*Stated goal*
Look through the data for the string "that". Copy every line where it is found.

*Stored data*
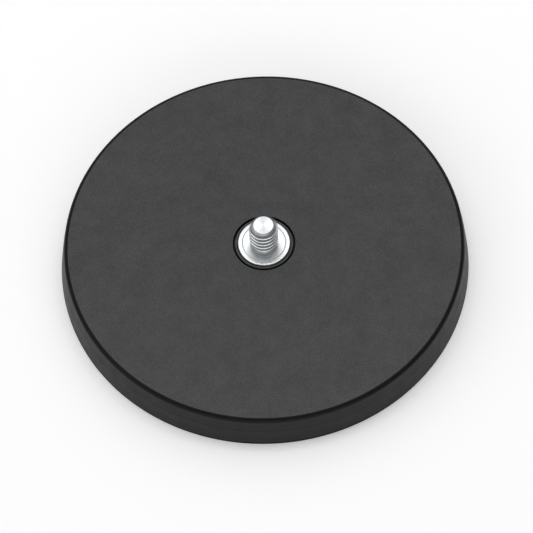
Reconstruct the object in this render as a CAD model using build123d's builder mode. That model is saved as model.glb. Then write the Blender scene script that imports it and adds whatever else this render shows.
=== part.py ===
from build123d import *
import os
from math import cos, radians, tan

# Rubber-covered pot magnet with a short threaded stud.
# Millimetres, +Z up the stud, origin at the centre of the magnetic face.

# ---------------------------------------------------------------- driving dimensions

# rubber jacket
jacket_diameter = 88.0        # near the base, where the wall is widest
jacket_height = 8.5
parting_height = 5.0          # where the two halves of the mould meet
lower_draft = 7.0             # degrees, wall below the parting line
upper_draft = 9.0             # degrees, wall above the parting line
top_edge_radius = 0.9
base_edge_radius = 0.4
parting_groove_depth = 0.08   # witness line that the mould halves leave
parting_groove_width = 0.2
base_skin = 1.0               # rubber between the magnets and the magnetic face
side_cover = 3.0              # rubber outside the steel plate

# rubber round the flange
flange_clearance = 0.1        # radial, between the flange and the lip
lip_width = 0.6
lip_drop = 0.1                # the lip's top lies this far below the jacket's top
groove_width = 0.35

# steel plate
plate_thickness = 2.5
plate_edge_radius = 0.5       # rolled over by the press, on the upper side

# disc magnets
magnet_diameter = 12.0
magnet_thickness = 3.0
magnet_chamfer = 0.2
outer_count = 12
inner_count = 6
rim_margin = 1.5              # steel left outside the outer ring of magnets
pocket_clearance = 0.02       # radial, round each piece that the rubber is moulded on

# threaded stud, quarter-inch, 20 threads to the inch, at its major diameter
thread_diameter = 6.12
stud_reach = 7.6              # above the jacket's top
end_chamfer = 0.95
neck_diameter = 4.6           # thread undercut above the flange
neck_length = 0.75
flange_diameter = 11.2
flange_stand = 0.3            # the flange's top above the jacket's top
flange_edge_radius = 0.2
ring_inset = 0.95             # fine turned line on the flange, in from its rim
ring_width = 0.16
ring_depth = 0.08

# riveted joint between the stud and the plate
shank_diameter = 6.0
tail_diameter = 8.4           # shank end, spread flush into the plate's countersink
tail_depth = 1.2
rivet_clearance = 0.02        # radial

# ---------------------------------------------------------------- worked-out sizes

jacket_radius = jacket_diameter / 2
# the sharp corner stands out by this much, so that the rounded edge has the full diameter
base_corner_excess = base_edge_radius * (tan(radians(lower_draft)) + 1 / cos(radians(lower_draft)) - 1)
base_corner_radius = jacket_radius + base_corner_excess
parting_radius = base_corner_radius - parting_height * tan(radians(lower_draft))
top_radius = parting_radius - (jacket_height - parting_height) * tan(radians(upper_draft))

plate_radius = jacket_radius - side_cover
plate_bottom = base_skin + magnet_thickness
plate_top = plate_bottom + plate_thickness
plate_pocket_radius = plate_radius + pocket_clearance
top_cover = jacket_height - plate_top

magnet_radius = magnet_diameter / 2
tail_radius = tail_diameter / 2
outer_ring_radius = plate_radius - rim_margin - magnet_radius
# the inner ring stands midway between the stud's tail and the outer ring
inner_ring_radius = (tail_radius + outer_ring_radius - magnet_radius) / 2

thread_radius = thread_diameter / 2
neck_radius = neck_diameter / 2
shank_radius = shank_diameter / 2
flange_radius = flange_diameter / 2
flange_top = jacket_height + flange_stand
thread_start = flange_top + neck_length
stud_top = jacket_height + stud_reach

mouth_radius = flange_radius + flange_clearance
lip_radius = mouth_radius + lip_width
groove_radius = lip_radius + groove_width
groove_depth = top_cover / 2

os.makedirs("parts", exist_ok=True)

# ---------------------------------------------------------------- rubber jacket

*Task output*
Reconstruct the object in this render as a CAD model using build123d's builder mode. That model is saved as model.glb. Then write the Blender scene script that imports it and adds whatever else this render shows.
parting_groove_depth = 0.08   # witness line that the mould halves leave
pocket_clearance = 0.02       # radial, round each piece that the rubber is moulded on
# the sharp corner stands out by this much, so that the rounded edge has the full diameter